◆ WHAT YOU SHOULD DO: Please report every line from the material that contains the word "this".

Start of DATA SUPPLIED

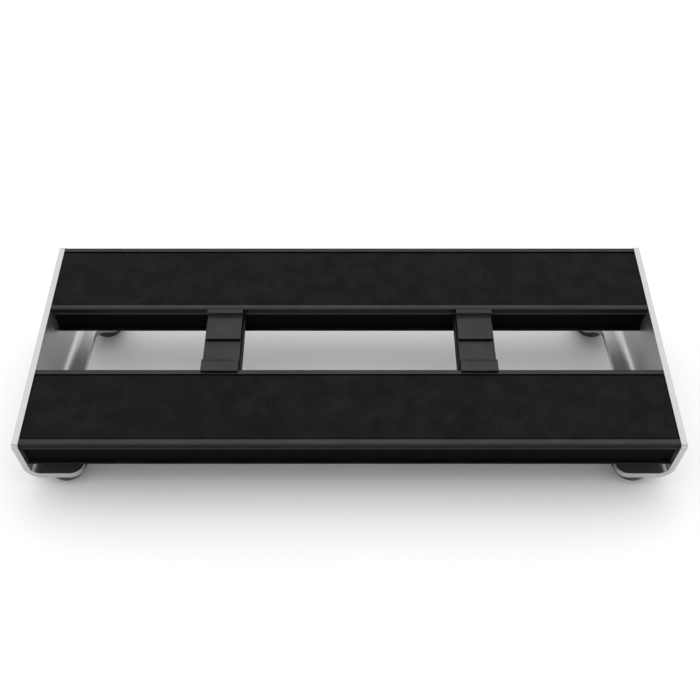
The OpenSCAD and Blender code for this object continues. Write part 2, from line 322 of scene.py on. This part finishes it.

End of DATA SUPPLIED
Start of DATA SUPPLIED

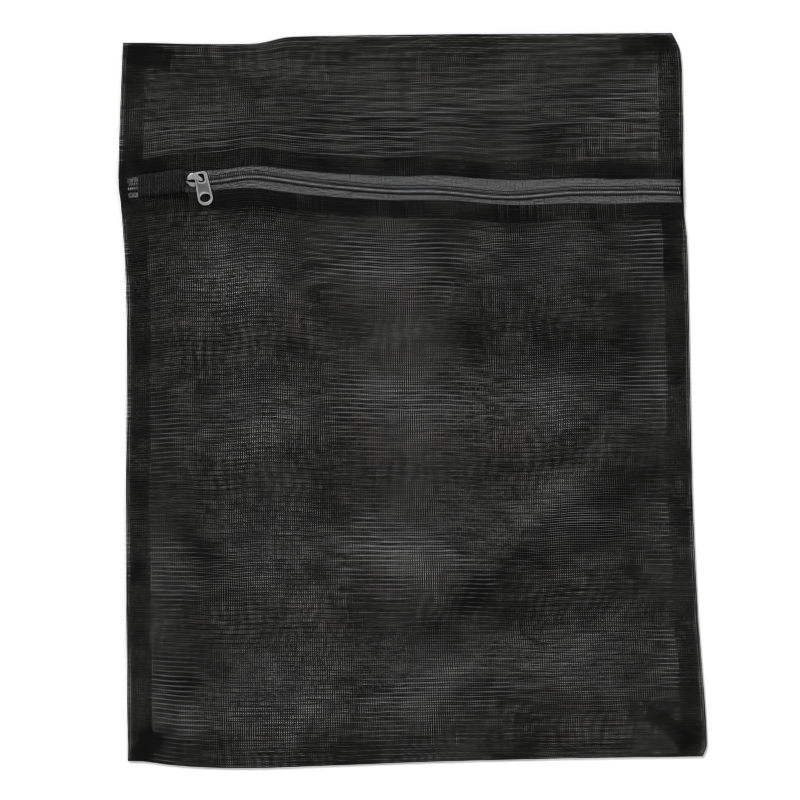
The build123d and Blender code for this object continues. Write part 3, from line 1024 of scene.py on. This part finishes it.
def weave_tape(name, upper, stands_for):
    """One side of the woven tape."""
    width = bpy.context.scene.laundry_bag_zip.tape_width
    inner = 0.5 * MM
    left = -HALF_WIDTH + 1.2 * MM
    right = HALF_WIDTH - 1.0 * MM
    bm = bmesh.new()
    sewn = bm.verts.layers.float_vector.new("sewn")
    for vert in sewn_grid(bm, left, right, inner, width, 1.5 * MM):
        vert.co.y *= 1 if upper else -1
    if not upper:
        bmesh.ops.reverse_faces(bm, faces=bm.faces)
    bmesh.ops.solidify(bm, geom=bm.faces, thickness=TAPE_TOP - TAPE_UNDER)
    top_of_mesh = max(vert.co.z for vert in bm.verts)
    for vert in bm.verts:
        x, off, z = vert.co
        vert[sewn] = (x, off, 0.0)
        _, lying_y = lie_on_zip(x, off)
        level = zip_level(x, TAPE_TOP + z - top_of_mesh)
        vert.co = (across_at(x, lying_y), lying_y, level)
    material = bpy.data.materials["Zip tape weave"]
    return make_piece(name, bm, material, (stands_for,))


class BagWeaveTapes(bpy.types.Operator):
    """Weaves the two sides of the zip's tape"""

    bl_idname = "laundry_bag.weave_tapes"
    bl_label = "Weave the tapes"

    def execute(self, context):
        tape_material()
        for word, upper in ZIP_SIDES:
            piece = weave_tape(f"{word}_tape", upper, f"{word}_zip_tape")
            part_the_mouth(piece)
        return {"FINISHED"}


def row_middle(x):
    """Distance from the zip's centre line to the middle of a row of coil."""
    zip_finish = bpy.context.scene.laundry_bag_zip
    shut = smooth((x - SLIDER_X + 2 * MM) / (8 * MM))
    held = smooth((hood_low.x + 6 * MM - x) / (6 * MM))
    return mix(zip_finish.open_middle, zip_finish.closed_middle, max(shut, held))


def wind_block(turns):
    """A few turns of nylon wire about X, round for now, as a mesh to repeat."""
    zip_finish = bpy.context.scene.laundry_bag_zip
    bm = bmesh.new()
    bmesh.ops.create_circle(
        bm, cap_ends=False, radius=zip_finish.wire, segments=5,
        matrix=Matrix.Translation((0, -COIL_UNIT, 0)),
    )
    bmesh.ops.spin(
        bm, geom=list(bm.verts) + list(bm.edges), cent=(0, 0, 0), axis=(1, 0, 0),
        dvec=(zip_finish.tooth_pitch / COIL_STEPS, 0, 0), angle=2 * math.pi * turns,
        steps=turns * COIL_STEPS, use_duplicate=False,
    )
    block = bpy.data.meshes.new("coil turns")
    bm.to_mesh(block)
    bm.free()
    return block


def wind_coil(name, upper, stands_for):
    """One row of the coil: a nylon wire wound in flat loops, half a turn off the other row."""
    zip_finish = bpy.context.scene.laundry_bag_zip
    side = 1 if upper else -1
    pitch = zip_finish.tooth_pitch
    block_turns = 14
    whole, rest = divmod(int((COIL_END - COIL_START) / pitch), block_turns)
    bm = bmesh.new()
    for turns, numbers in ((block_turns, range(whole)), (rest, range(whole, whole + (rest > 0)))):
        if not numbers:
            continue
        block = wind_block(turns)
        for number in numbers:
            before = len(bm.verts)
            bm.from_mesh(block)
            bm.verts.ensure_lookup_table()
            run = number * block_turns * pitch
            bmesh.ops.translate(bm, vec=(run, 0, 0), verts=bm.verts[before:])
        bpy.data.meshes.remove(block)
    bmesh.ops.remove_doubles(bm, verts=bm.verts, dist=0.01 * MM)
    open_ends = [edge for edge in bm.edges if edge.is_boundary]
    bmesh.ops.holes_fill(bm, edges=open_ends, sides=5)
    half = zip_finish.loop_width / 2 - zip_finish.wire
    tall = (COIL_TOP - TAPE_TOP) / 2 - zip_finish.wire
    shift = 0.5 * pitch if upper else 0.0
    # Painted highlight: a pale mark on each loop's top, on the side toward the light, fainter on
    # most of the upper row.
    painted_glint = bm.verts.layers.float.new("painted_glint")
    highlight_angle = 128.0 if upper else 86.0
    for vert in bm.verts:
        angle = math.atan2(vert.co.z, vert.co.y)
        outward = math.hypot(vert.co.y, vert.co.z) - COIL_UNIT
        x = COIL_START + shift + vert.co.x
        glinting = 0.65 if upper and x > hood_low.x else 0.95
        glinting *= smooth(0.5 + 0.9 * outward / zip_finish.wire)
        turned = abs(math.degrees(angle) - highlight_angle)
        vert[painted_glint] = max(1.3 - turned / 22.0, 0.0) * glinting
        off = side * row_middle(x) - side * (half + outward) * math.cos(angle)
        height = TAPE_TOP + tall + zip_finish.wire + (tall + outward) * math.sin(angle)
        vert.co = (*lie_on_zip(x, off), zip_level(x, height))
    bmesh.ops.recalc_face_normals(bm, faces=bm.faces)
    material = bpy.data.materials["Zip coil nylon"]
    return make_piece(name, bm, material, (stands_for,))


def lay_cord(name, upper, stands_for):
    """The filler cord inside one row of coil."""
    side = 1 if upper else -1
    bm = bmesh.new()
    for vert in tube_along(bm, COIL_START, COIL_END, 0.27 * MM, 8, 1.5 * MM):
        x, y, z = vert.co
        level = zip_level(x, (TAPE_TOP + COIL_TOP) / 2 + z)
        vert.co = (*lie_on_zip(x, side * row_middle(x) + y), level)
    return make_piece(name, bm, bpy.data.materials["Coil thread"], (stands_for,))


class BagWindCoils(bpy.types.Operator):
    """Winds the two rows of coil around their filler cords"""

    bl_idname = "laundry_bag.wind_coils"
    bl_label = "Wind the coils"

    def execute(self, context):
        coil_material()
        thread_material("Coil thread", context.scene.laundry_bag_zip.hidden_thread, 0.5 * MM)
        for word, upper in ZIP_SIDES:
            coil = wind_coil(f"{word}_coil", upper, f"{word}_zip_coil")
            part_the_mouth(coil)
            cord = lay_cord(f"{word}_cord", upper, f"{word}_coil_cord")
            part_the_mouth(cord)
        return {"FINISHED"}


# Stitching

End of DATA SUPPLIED
Start of DATA SUPPLIED

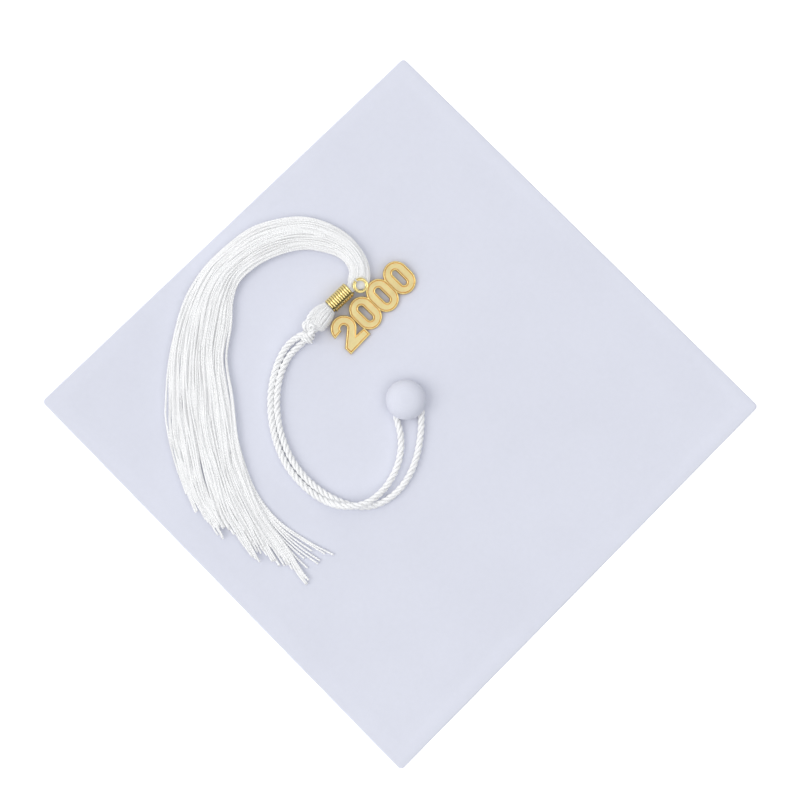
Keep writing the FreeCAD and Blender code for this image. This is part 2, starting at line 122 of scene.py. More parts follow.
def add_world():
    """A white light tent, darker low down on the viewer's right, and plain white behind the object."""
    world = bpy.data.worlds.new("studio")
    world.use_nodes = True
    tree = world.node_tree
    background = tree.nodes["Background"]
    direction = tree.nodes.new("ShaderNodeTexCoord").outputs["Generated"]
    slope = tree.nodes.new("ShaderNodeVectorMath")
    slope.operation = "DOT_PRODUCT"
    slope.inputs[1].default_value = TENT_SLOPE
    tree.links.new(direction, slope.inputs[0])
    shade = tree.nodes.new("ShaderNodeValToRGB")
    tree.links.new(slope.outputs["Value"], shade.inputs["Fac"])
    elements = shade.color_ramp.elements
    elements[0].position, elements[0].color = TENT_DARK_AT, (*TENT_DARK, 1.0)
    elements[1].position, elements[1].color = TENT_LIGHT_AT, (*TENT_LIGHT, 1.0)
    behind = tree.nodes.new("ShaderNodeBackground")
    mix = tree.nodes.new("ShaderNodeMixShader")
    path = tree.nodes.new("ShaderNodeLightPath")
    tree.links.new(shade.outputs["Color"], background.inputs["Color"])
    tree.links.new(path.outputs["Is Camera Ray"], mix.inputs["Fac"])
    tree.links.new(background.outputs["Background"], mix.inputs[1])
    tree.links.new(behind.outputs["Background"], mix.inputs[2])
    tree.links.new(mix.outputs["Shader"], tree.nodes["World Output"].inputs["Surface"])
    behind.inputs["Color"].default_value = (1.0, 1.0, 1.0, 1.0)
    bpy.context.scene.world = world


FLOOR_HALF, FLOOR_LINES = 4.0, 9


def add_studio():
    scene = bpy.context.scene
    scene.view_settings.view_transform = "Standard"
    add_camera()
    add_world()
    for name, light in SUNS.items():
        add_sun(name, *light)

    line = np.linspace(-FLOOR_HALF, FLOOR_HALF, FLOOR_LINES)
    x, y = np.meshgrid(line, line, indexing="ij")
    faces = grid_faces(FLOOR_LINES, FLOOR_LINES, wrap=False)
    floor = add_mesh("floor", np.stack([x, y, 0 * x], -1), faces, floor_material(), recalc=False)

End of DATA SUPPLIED

◆ REPLY:
The OpenSCAD and Blender code for this object continues. Write part 2, from line 322 of scene.py on. This part finishes it.
The build123d and Blender code for this object continues. Write part 3, from line 1024 of scene.py on. This part finishes it.
Keep writing the FreeCAD and Blender code for this image. This is part 2, starting at line 122 of scene.py. More parts follow.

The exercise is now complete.